-- Begin Recorded data --

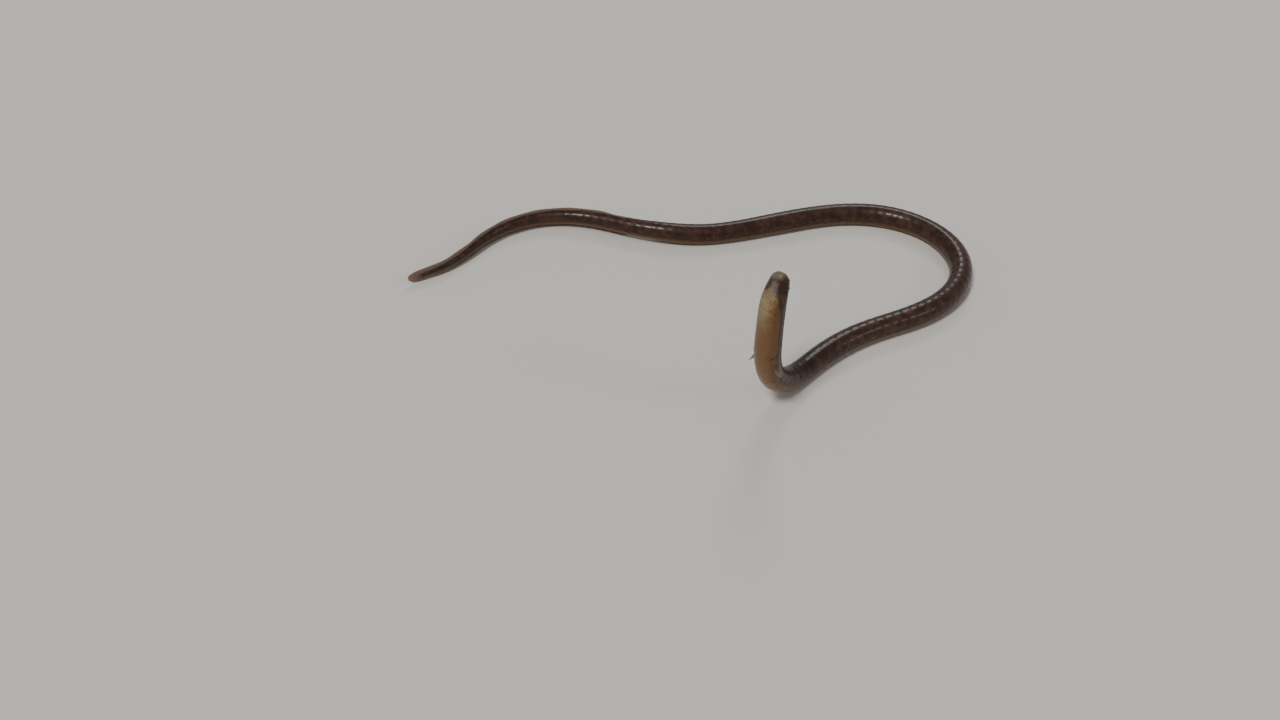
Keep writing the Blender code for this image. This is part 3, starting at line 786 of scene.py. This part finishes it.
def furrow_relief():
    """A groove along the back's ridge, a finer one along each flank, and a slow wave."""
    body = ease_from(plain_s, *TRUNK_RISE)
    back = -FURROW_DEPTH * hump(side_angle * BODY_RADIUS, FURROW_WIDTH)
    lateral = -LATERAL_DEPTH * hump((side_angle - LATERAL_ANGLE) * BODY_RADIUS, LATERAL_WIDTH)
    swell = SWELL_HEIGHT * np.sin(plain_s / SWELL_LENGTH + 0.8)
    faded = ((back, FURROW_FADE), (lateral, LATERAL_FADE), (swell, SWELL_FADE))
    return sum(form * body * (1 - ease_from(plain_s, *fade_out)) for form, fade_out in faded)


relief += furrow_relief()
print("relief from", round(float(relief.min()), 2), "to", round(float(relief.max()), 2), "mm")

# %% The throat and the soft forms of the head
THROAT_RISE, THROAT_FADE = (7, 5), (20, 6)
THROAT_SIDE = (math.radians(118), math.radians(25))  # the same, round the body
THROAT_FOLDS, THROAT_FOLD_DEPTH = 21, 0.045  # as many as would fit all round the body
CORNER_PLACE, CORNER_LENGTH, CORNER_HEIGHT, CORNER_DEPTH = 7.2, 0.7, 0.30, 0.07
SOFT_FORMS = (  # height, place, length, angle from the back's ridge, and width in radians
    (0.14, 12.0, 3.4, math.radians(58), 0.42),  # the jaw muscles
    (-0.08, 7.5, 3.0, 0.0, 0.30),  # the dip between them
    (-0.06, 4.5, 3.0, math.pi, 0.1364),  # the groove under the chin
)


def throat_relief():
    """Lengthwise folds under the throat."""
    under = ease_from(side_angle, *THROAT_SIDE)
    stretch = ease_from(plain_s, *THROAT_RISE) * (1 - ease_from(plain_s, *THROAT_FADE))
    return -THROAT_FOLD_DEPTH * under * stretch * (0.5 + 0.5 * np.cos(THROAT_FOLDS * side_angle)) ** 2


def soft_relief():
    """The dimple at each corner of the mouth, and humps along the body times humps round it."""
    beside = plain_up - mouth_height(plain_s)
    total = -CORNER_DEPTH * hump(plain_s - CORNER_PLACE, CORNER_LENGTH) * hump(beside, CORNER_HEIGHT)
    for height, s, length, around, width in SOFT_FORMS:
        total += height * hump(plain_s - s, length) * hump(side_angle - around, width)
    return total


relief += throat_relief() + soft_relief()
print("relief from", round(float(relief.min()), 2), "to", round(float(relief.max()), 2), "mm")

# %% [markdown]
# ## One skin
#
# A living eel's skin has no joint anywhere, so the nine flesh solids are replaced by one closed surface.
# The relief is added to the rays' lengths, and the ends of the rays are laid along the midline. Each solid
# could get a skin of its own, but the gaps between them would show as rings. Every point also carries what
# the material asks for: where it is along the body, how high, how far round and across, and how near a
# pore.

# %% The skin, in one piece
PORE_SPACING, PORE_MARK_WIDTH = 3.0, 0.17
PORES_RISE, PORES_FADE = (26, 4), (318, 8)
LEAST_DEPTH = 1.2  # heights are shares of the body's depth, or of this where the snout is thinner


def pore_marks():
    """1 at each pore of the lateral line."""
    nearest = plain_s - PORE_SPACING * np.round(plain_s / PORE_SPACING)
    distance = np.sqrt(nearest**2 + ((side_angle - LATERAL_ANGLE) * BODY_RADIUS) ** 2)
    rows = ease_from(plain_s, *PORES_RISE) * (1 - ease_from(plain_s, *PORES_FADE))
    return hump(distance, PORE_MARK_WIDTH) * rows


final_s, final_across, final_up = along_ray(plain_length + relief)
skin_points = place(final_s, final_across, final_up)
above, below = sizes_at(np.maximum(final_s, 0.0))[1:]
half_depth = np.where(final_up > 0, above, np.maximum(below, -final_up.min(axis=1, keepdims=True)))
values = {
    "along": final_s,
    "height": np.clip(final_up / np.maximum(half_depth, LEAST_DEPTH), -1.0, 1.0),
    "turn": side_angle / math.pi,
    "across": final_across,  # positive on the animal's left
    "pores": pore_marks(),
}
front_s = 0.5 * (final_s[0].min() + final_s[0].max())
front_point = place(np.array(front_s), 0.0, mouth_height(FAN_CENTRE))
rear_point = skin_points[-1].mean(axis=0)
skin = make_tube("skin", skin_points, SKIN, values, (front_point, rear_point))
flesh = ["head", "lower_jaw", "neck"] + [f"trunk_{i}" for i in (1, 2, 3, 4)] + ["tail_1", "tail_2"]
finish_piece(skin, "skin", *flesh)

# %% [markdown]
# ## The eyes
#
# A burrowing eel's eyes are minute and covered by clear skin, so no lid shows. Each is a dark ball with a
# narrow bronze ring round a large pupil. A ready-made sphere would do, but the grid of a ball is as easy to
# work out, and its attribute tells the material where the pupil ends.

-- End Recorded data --

Take the lines above from the first through the one containing "return sum(form *" and reproduce them exactly; include nothing else.

**Task answer:**
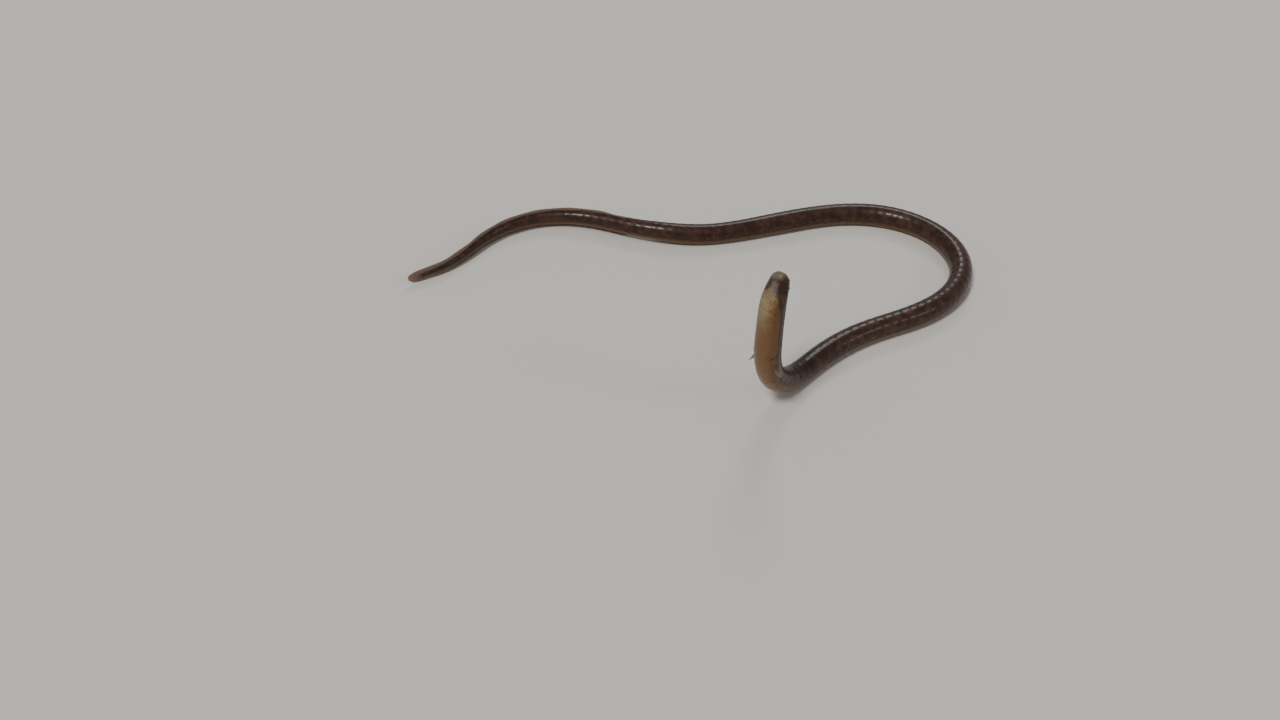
Keep writing the Blender code for this image. This is part 3, starting at line 786 of scene.py. This part finishes it.
def furrow_relief():
    """A groove along the back's ridge, a finer one along each flank, and a slow wave."""
    body = ease_from(plain_s, *TRUNK_RISE)
    back = -FURROW_DEPTH * hump(side_angle * BODY_RADIUS, FURROW_WIDTH)
    lateral = -LATERAL_DEPTH * hump((side_angle - LATERAL_ANGLE) * BODY_RADIUS, LATERAL_WIDTH)
    swell = SWELL_HEIGHT * np.sin(plain_s / SWELL_LENGTH + 0.8)
    faded = ((back, FURROW_FADE), (lateral, LATERAL_FADE), (swell, SWELL_FADE))
    return sum(form * body * (1 - ease_from(plain_s, *fade_out)) for form, fade_out in faded)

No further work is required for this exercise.